Je ne doute pas que ce soit un bon livre mais le thème me fait hésiter, comme Karine.
En fait, le thème principal est surtout le pouvoir des mots et la manière dont les histoires peuvent enchanter le monde! Et c'est tellement bien raconté...
Moi je suis assez convaincue. Surtout si c'est chez Métailié !
J'ai lu ton avis en diagonale car le livre est dans ma PAL. Ta note me réjouie ! J'avais acheté ce livre par hasard lors d'une virée à Paris et une première critique positive d'Essel m'avait confortée dans cette dépense (si minime ;). Là je sens que je vais rajouter le livre à ma PAL de noël (déjà pas mal haute !).
Bises
@ Praline: c'est une bonne maison d'édition! J'aime beaucoup ce qu'ils font!

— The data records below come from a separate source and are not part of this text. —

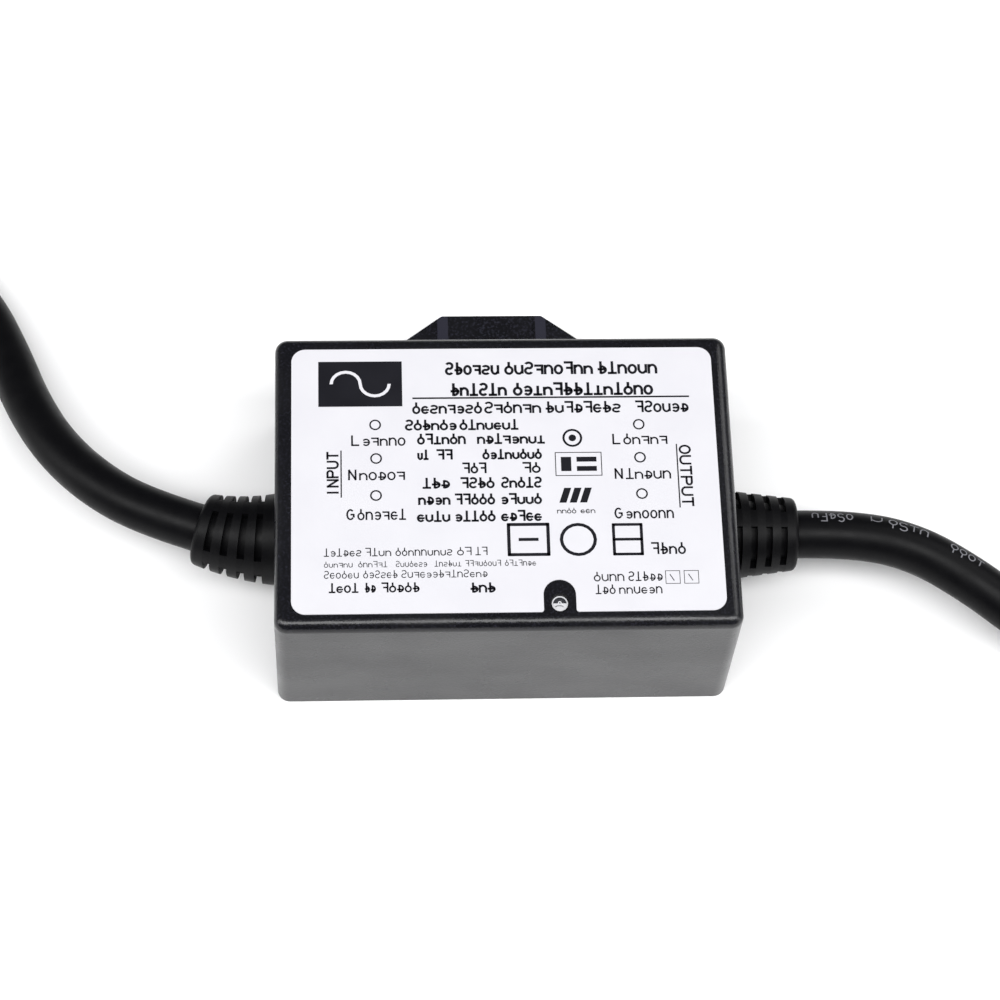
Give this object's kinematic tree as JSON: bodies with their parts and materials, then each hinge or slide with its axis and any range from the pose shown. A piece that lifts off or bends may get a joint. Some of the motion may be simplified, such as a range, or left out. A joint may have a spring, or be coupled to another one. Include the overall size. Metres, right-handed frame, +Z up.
{
  "type": "in-line surge protector",
  "caption": "Hard-wired in-line surge protector: a potted plastic box with an indicator light, a mounting lug and a multicore lead moulded into each end, with stripped tails.",
  "frame": {"origin": "centre of the case's flat underside", "axes": "X along the case from the input lead to the output lead, Y from the front face to the mounting lug, Z up out of the labelled top"},
  "size_m": [0.3916, 0.1267, 0.0365],
  "materials": {
    "case_plastic": "satin moulded, fine texture",
    "steel": "zinc plated",
    "label_film": "printed film, semi-gloss",
    "led_epoxy": "clear",
    "seal_silicone": "translucent white",
    "tinned_copper": "tinned copper",
    "relief_pvc": "satin moulded PVC",
    "cord_pvc": "matt PVC",
    "core_black": "satin PVC",
    "core_white": "satin PVC",
    "core_green": "satin PVC",
    "board_laminate": "solder mask",
    "copper": "copper",
    "solder": "bright",
    "varistor_epoxy": "coated disc",
    "fuse_metal": "drawn",
    "ceramic": "glazed ceramic",
    "resistor_body": "lacquered",
    "diode_body": "moulded epoxy",
    "potting": "cast epoxy"
  },
  "bodies": {
    "root": {"base_cover": "case_plastic", "board": "board_laminate", "board_copper": "copper", "board_screws": "steel", "case_shell": "case_plastic", "cover_screws": "steel", "gas_discharge_tube": "ceramic", "input_cord": "cord_pvc", "input_ground_core": "core_green", "input_ground_tail": "core_green", "input_jacket_end": "cord_pvc", "input_line_core": "core_black", "input_line_tail": "core_black", "input_neutral_core": "core_white", "input_neutral_tail": "core_white", "input_strain_relief": "relief_pvc", "input_tail_tips": "tinned_copper", "label": "label_film", "led_diode": "diode_body", "led_leads": "tinned_copper", "led_lens": "led_epoxy", "led_resistor": "resistor_body", "led_seal": "seal_silicone", "output_cord": "cord_pvc", "output_ground_core": "core_green", "output_ground_tail": "core_green", "output_jacket_end": "cord_pvc", "output_line_core": "core_black", "output_line_tail": "core_black", "output_neutral_core": "core_white", "output_neutral_tail": "core_white", "output_strain_relief": "relief_pvc", "output_tail_tips": "tinned_copper", "potting_compound": "potting", "solder_joints": "solder", "thermal_fuse_ground": "fuse_metal", "thermal_fuse_line": "fuse_metal", "varistor_line_ground": "varistor_epoxy", "varistor_line_neutral": "varistor_epoxy", "varistor_neutral_ground": "varistor_epoxy"}
  },
  "joints": []
}
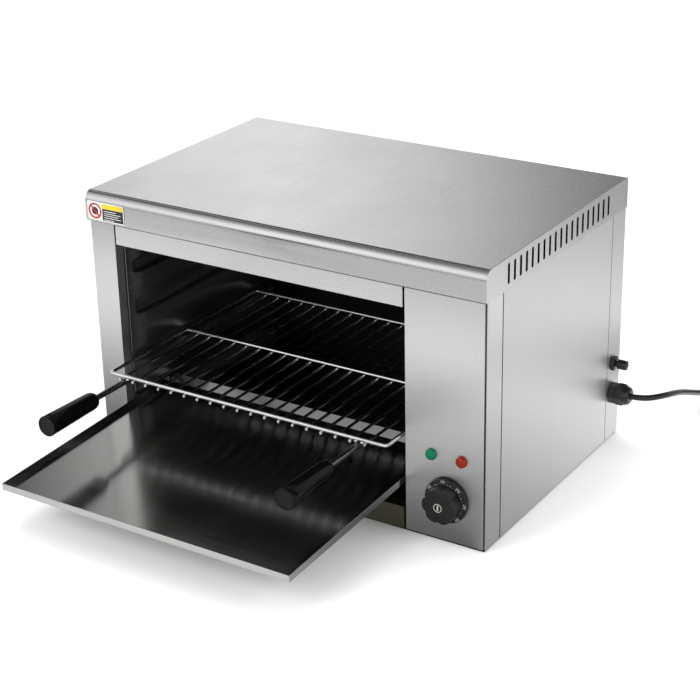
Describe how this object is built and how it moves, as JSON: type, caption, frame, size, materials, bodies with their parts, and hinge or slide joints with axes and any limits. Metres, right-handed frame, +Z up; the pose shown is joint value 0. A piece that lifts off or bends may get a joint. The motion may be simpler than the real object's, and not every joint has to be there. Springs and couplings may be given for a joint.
{
  "type": "countertop salamander grill",
  "caption": "Open-front countertop electric grill in sheet steel with a ventilated top cover, pull-out wire rack with two grips, pull-out drip tray, control knob and lamps",
  "frame": {"origin": "middle of the casing's underside, on the surface it stands on", "axes": "+X to the right as seen from the front, -Y towards the user out of the open front, +Z up"},
  "size_m": [0.6047, 0.7081, 0.28],
  "materials": {
    "steel": "fine brushed stainless sheet, satin",
    "panel_steel": "vertically brushed stainless sheet",
    "chamber_steel": "dark heat-tinted brushed steel",
    "tray_steel": "polished steel, near mirror",
    "chrome_wire": "bright chromed wire",
    "rod_steel": "plain drawn steel",
    "hardware_steel": "bright zinc-plated steel",
    "element_sheath": "dark oxidised tubular sheath",
    "knob_black": "dark moulded phenolic",
    "knob_mark": "pale printed centre cap",
    "gloss_black": "glossy black moulded plastic",
    "nylon_black": "black moulded nylon",
    "green_lens": "moulded green lens",
    "red_lens": "moulded red-orange lens",
    "ceramic": "pale ceramic and phenolic",
    "copper": "plain copper",
    "cord_black": "smooth black PVC sheath",
    "plug_black": "moulded black plug with bright pins",
    "wire_brown": "brown insulation",
    "wire_blue": "blue insulation",
    "label": "pale plate with plain marks"
  },
  "bodies": {
    "root": {"base_pan": "steel", "chamber_back_wall": "chamber_steel", "chamber_ceiling": "chamber_steel", "chamber_floor": "chamber_steel", "chamber_left_wall": "chamber_steel", "chamber_right_wall": "chamber_steel", "control_panel": "panel_steel", "cord_coil": "cord_black", "cord_end": "cord_black", "crossbar": "steel", "element_flange_front": "hardware_steel", "element_flange_rear": "hardware_steel", "element_hanger_front": "hardware_steel", "element_hanger_rear": "hardware_steel", "front_label": "label", "front_rail": "steel", "gland_body": "nylon_black", "gland_dome_nut": "nylon_black", "gland_locknut": "nylon_black", "green_lamp_body": "nylon_black", "green_lamp_lens": "green_lens", "heating_element_front": "element_sheath", "heating_element_rear": "element_sheath", "left_post": "steel", "left_side_panel": "steel", "power_cord": "cord_black", "power_plug": "plug_black", "rear_panel": "steel", "rear_screw_1": "hardware_steel", "rear_screw_2": "hardware_steel", "rear_screw_3": "hardware_steel", "rear_screw_4": "hardware_steel", "red_lamp_body": "nylon_black", "red_lamp_lens": "red_lens", "reset_cutout_body": "ceramic", "reset_nut": "nylon_black", "right_post": "steel", "right_side_panel": "steel", "supply_lead_inner": "cord_black", "terminal_block": "ceramic", "thermostat_body": "ceramic", "thermostat_bulb": "copper", "thermostat_capillary": "copper", "top_cover": "steel", "wire_live": "wire_brown", "wire_neutral": "wire_blue"},
    "rack": {"wire_rack": "chrome_wire", "left_handle_rod": "rod_steel", "right_handle_rod": "rod_steel", "left_grip": "gloss_black", "right_grip": "gloss_black", "left_grip_cap": "gloss_black", "right_grip_cap": "gloss_black"},
    "drip_tray": {"drip_tray": "tray_steel"},
    "control_knob": {"knob_shaft": "hardware_steel", "knob_skirt": "knob_black", "knob_grip": "knob_black", "knob_cap": "knob_mark"},
    "reset_button": {"reset_button": "nylon_black"}
  },
  "joints": [
    {"name": "rack_slide", "type": "slide", "parent": "root", "child": "rack", "axis": [0, -1, 0], "range_m": [-0.028, 0.15]},
    {"name": "tray_slide", "type": "slide", "parent": "root", "child": "drip_tray", "axis": [0, -1, 0], "range_m": [-0.186, 0.03]},
    {"name": "knob_turn", "type": "hinge", "parent": "root", "child": "control_knob", "pos_m": [0.1845, -0.1455, 0.045], "axis": [0, 1, 0], "range_deg": [0, 270]},
    {"name": "reset_press", "type": "slide", "parent": "root", "child": "reset_button", "axis": [-1, 0, 0], "range_m": [0, 0.002], "stiffness_N_per_m": 400}
  ]
}
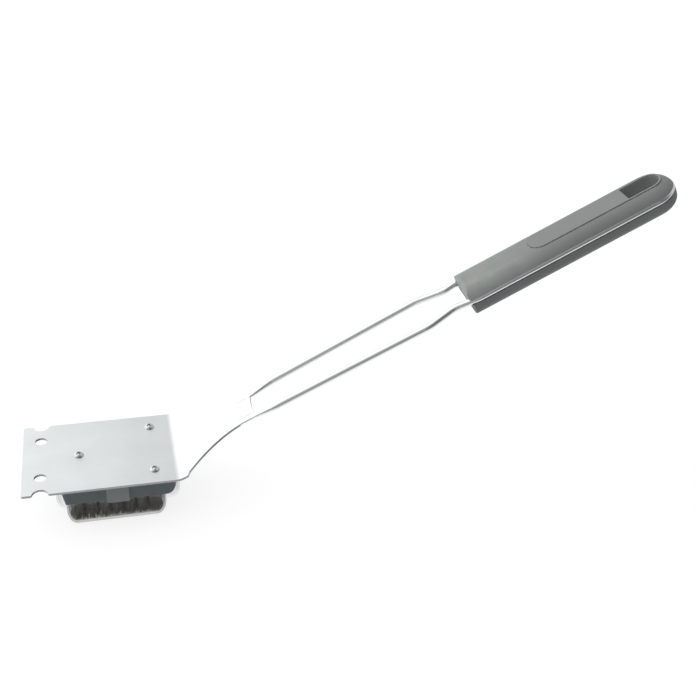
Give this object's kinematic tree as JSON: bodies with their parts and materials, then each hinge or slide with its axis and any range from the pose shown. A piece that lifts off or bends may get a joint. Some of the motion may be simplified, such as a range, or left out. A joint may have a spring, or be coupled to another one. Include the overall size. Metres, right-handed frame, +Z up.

@ Flo: le hasard fait bien les choses pour nous deux!! Je vais aller voir la critique d'Essel! J'espère qu'il va te plaire!
Suite à ton billet, j'avais noté ce titre que j'ai trouvé à la médiathèque. Comme toi, j'ai eu un peu de mal à entrer dans le livre, mais une fois que le mécanisme de narration est saisi, c'est un vrai plaisir de lecture, plein d'humanité et un vrai éloge de la littérature et de la culture. Merci beaucoup pour cette découverte, Chiffonnette !
@ Yohan: mais de rien! C'est un tel plaisir de partager ce roman. Je suis vraiment heureuse que tu ais aimé.
J'ai découvert ce livre il y a peu et quelle découverte! Ca m'a aussi WOW! Depuis je guette tous les commentaires à son sujet, c'est toujours plaisant de voir que d'autres ont aimé, quant à ceux qui n'auraient pas apprécié, c'est toujours intéressant de voir pourquoi. L'auteur est passé par chez moi (ze choc!), je vais rajouter un lien vers ton article dès fois qu'elle repasserait, je suis sûre qu'elle apprécierait ton commentaire!
@ A girl from earth: c'est un superbe roman, et l'auteur est adorable! Elle m'avait envoyé un mail pour me remercier de ma note! Comme si tout le plaisir n'avait pas été pour moi!! :-)) Je vais aller voir ton article!